## [Provided data]
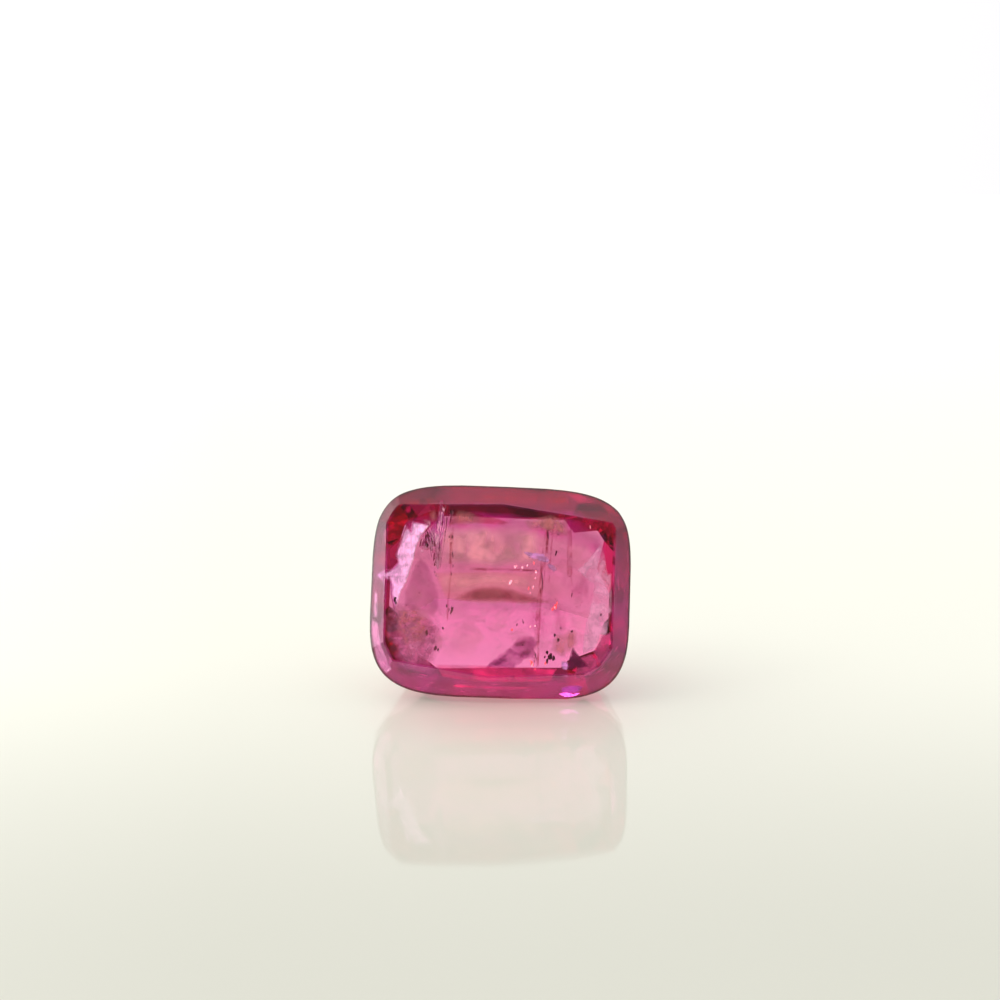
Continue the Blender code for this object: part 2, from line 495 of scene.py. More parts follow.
def faded(tree, amount):
    """The amount, falling softly to nothing at a sheet's rim."""
    core = tree.nodes.new("ShaderNodeAttribute")
    core.attribute_name = "core"
    soft = math_node(tree, "SMOOTH_MIN", core.outputs["Fac"], 1.0, 0.3)
    return math_node(tree, "MULTIPLY", amount, soft, clamp=True)


def pale_material(name, tint, cover, grain, size=3.0, glow=0.3, detail=6.0, shade=0.6):
    """A fracture full of air: it scatters light in streaks and is clear between them.

    Cover is the least and the most light that it stops, grain stretches its streaks, size
    sets how fine they are, glow is painted light, a glow in its own colour that stands in for
    the light it scatters, and shade is how dark its darker mottles are."""
    material, tree, output = new_material(name)
    streaks = noise_node(tree, stone_millimetres(tree, grain), size, detail, 0.7, 0.4)
    mottle = noise_node(tree, stone_millimetres(tree), size * 1.7, detail * 0.6, 0.6)
    least, most = cover
    seen = faded(tree, ramp_node(tree, streaks, ((0.36, (least,) * 3), (0.62, (most,) * 3))))
    darker = tuple(channel * shade for channel in tint)
    colour = ramp_node(tree, mottle, ((0.38, darker), (0.60, tint)))
    front = shader_node(
        tree,
        "ShaderNodeBsdfPrincipled",
        Base_Color=colour,
        Metallic=0.6,
        Roughness=math_node(tree, "MULTIPLY_ADD", mottle, 0.4, 0.2),
        Normal=bump_node(tree, streaks, 0.05 * MM, 0.6),
        Emission_Color=colour,
        Emission_Strength=glow,
    )
    through = shader_node(tree, "ShaderNodeBsdfTranslucent", Color=colour)
    body = mix_shaders(tree, front, through, 0.3)
    clear = shader_node(tree, "ShaderNodeBsdfTransparent")
    show(tree, output, mix_shaders(tree, clear, body, seen))
    return material


def veil_material(name, tint, reach, grain, size=2.0):
    """A stain in the crystal: clear, with a tint that comes and goes in clouds.

    Reach is the least and the most of the tint, and grain stretches the clouds."""
    material, tree, output = new_material(name)
    clouds = noise_node(tree, stone_millimetres(tree, grain), size, 5.0, 0.6, 0.3)
    least, most = reach
    amount = faded(tree, ramp_node(tree, clouds, ((0.36, (least,) * 3), (0.64, (most,) * 3))))
    colour = mix_colours(tree, "MIX", (1.0, 1.0, 1.0, 1.0), (*tint, 1.0), amount)
    show(tree, output, shader_node(tree, "ShaderNodeBsdfTransparent", Color=colour))
    return material


def guest_material(name, dark, light, cover):
    """Small guest crystals: dark, lighter in grains, and a little clear."""
    material, tree, output = new_material(name)
    grain = noise_node(tree, stone_millimetres(tree), 9.0, 3.0)
    shader = shader_node(
        tree,
        "ShaderNodeBsdfPrincipled",
        Base_Color=ramp_node(tree, grain, ((0.40, dark), (0.62, light))),
        Roughness=math_node(tree, "MULTIPLY_ADD", grain, 0.4, 0.15),
    )
    clear = shader_node(tree, "ShaderNodeBsdfTransparent", Color=(0.9, 0.55, 0.62, 1.0))
    seen = ramp_node(tree, grain, ((0.35, (cover * 0.7,) * 3), (0.60, (cover,) * 3)))
    show(tree, output, mix_shaders(tree, clear, shader, seen))
    return material


def glint_material(name, colour, strength):
    """A tiny fracture whose flash is a painted glint: it glows in its own colour, brighter in grains."""
    material, tree, output = new_material(name)
    grain = noise_node(tree, stone_millimetres(tree), 14.0, 2.0)
    hot = tuple(min(1.0, channel * 1.6 + 0.12) for channel in colour)
    shader = shader_node(
        tree,
        "ShaderNodeBsdfPrincipled",
        Base_Color=ramp_node(tree, grain, ((0.4, colour), (0.65, hot))),
        Roughness=math_node(tree, "MULTIPLY_ADD", grain, 0.3, 0.05),
        Emission_Color=ramp_node(tree, grain, ((0.42, colour), (0.60, hot))),
        Emission_Strength=strength,
    )
    show(tree, output, shader)
    return material


def leaning(azimuth, slope, first_depth, corners):
    """Corners (along, across) in the plane of an open fracture, with their depths, in steps."""
    lean = Vector((math.cos(math.radians(azimuth)), math.sin(math.radians(azimuth))))
    lean *= math.tan(math.radians(slope))
    start = Vector(corners[0])
    return [(x, y, first_depth + (Vector((x, y)) - start) @ lean) for x, y in corners]


# Each outline's corners are (along, across, below the table), in steps in the stone's own
# frame. The first two follow the solid's open fractures.
BRIGHT_SHARDS = (
    leaning(
        180.0, 15.0, 40,
        (
            (-230, 198), (-280, 206), (-286, 176), (-302, 197), (-320, 134), (-330, 102),
            (-322, 80), (-340, 58), (-370, 44), (-370, 36), (-342, 20), (-338, -22), (-325, -70),
            (-311, -18), (-295, 16), (-286, 47), (-272, 96), (-268, 125), (-254, 162),
        ),
    ),
)
LONG_FEATHER = (
    leaning(
        -90.0, 29.0, 13,
        (
            (-193, 262), (-204, 210), (-224, 184), (-246, 146), (-254, 128), (-234, 120),
            (-218, 134), (-212, 102), (-197, 70), (-187, 140), (-180, 210),
        ),
    ),
)
RIGHT_SHARD = (
    (
        (308, 170, 30), (326, 68, 26), (338, 68, 24), (342, -46, 24), (312, -162, 30),
        (254, -184, 44), (270, -60, 40), (284, 30, 36), (230, 74, 50), (276, 124, 38),
    ),
)
BRIGHT_STREAKS = (
    ((-193, 256, 13), (-187, 255, 13), (-188, 212, 36), (-192, 216, 34)),
    ((-170, 245, 16), (-165, 246, 16), (-164, 226, 26), (-168, 222, 28)),
    ((-224, 176, 50), (-218, 174, 50), (-220, 152, 62), (-217, 138, 68), (-223, 140, 66)),
    ((-212, 178, 50), (-204, 174, 52), (-202, 130, 70), (-206, 100, 84), (-210, 136, 68)),
    ((-204, 102, 90), (-198, 98, 92), (-198, 62, 104), (-204, 70, 100)),
    ((-260, 120, 46), (-234, 126, 50), (-230, 116, 52), (-250, 112, 50)),
    ((-198, 216, 30), (-192, 214, 32), (-224, 162, 44), (-234, 160, 42)),
)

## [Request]
Copy every line in the listing above where the string "follow" turns up.

## [Output below]
Continue the Blender code for this object: part 2, from line 495 of scene.py. More parts follow.
# frame. The first two follow the solid's open fractures.